China is going back to fighting the ozone hole.

Nature reports on Chinese officials having a redo on one of our past environmental successes, seeking out the source of massive plumes of ozone-destroying CFCs detected over two Chinese provinces:

Now the government is under pressure to act — and has presented a plan to help it track and reduce emissions of the chemical, known as trichlorofluoromethane or CFC-11. Measures include establishing a national monitoring network to track ozone-depleting chemicals, along with heftier penalties for companies caught illegally producing the chemical.

The “document sets the stage for real progress on this important issue”, says David Fahey, director of the Chemical Sciences Division at the US National Oceanic and Atmospheric Administration (NOAA) Earth System Research Laboratory in Boulder, Colorado.

The Chinese environment ministry disputes that there is enough evidence to pin the recently discovered spike in emissions on China, but agrees that more data are needed to understand the problem. The ministry was “shocked and perplexed” when it heard of rising levels of the chemicals, a spokesperson told Nature’s news team.

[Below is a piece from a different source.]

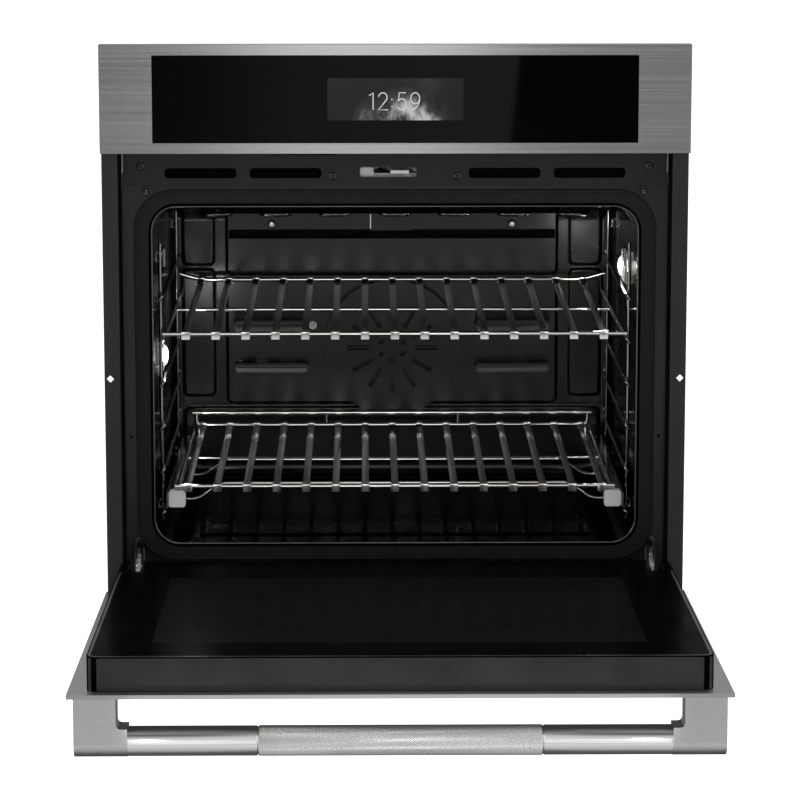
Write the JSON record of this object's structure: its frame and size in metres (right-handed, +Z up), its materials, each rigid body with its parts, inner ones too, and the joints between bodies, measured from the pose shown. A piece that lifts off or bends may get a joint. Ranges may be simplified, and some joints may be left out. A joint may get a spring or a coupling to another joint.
{
  "type": "built-in wall oven",
  "caption": "Single built-in wall oven with a drop-down door, tubular handle, glass control panel and two wire racks.",
  "frame": {"origin": "centreline of the underside of the base pan, in the plane of the cabinet face", "axes": "+X to the oven's right seen from the front, +Y into the cabinet, +Z up"},
  "size_m": [0.762, 1.1858, 0.7776],
  "materials": {
    "stainless": "brushed",
    "stainless_bright": "satin",
    "hinge_steel": "plated",
    "chrome_wire": "polished",
    "black_enamel": "gloss",
    "satin_black": "satin",
    "charcoal_trim": "satin",
    "galvanised": "zinc coated",
    "element_sheath": "oxidised",
    "aluminium": "plain",
    "motor_black": "satin",
    "black_glass": "polished",
    "clear_glass": "pressed",
    "black_plastic": "matte",
    "pale_cap": "satin",
    "circuit_board": "matte",
    "black_rubber": "matte",
    "wool": "fibrous"
  },
  "bodies": {
    "chassis": {"base_pan": "galvanised", "side_panel_left": "galvanised", "side_panel_right": "galvanised", "top_cover": "galvanised", "back_panel": "galvanised", "insulation_wrap": "wool", "front_frame": "black_enamel", "vent_trim": "satin_black", "bottom_trim": "charcoal_trim", "side_trim_left": "charcoal_trim", "side_trim_right": "charcoal_trim", "control_fascia": "stainless", "panel_glass": "black_glass", "panel_holder": "black_plastic", "display_module": "black_plastic", "control_board": "circuit_board", "blower_housing": "galvanised", "blower_motor": "motor_black", "relay_board": "circuit_board", "inlet_plate": "galvanised", "cavity_wrapper": "black_enamel", "cavity_back": "black_enamel", "back_shield": "black_enamel", "fan_cover": "black_enamel", "convection_motor": "motor_black", "broil_element": "element_sheath", "bake_element": "element_sheath", "temperature_sensor": "chrome_wire", "lamp_lens_left": "clear_glass", "lamp_lens_right": "clear_glass", "rack_guide_left": "chrome_wire", "rack_guide_right": "chrome_wire", "glide_rail_left": "stainless", "glide_rail_right": "stainless", "door_gasket": "black_rubber", "bumper_left": "black_rubber", "bumper_right": "black_rubber", "hinge_arm_left": "hinge_steel", "hinge_arm_right": "hinge_steel", "latch_base": "galvanised"},
    "door": {"door_skin": "stainless", "outer_glass": "black_glass", "door_liner": "black_enamel", "inner_glass": "black_glass", "hinge_body_left": "hinge_steel", "hinge_body_right": "hinge_steel", "handle_bar": "stainless_bright", "handle_grip": "stainless_bright", "handle_cap_left": "stainless", "handle_cap_right": "stainless"},
    "upper_rack": {"upper_rack": "chrome_wire"},
    "lower_rack": {"lower_rack": "chrome_wire", "glide_frame": "chrome_wire", "glide_cap_left": "pale_cap", "glide_cap_right": "pale_cap"},
    "convection_fan": {"convection_fan": "aluminium"},
    "blower_wheel": {"blower_wheel": "aluminium"},
    "latch_hook": {"latch_hook": "chrome_wire"},
    "hinge_lock_left": {"hinge_lock_left": "chrome_wire"},
    "hinge_lock_right": {"hinge_lock_right": "chrome_wire"}
  },
  "joints": [
    {"name": "door_hinge", "type": "hinge", "parent": "chassis", "child": "door", "pos_m": [0, -0.0205, 0.0215], "axis": [1, 0, 0], "range_deg": [-88.2, 0]},
    {"name": "upper_rack_slide", "type": "slide", "parent": "chassis", "child": "upper_rack", "axis": [0, -1, 0], "range_m": [0, 0.33]},
    {"name": "lower_rack_slide", "type": "slide", "parent": "chassis", "child": "lower_rack", "axis": [0, -1, 0], "range_m": [0, 0.33]},
    {"name": "convection_fan_spin", "type": "hinge", "parent": "chassis", "child": "convection_fan", "pos_m": [0, 0.489, 0.267], "axis": [0, 1, 0], "continuous": true},
    {"name": "blower_wheel_spin", "type": "hinge", "parent": "chassis", "child": "blower_wheel", "pos_m": [0, 0.44, 0.63], "axis": [1, 0, 0], "continuous": true},
    {"name": "door_lock_slide", "type": "slide", "parent": "chassis", "child": "latch_hook", "axis": [0, -1, 0], "range_m": [0, 0.012]},
    {"name": "hinge_lock_left_swing", "type": "hinge", "parent": "chassis", "child": "hinge_lock_left", "pos_m": [-0.34, 0.018, 0.047], "axis": [1, 0, 0], "range_deg": [0, 60]},
    {"name": "hinge_lock_right_swing", "type": "hinge", "parent": "chassis", "child": "hinge_lock_right", "pos_m": [0.34, 0.018, 0.047], "axis": [1, 0, 0], "range_deg": [0, 60]}
  ]
}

CFC-11 was once a popular refrigerant, and widely used to produce polyurethane foam insulation. But the 1987 Montreal Protocol, a legally binding global treaty to protect the ozone layer, called for its production and trade to be phased out by 2010. .

The treaty worked, and global CFC-11 production dropped until 2013, when a surprising slowdown in that decline suggested that there was a new source of emissions.

The studies that pointed to China as the source of the mysterious spike1,2 used data from monitoring stations in Japan and South Korea to trace the gas to the provinces of Hebei and Shandong — but no more precisely.

Scientists suspect that factories there might have resumed production of a CFC-11-based foam insulator. Because China has ratified the Montreal Protocol, it is obliged to address any illegal CFC-11 production.

The Chinese government acknowledges some illegal CFC-11 production: before the meeting, it provided the multilateral fund with a report detailing how it had seized 114 tonnes of illegally produced CFC-11 since 2012.

But such amounts could not account for the roughly 7,000 tonnes of CFC-11 that, according to estimates in the May Nature paper, is being newly produced each year.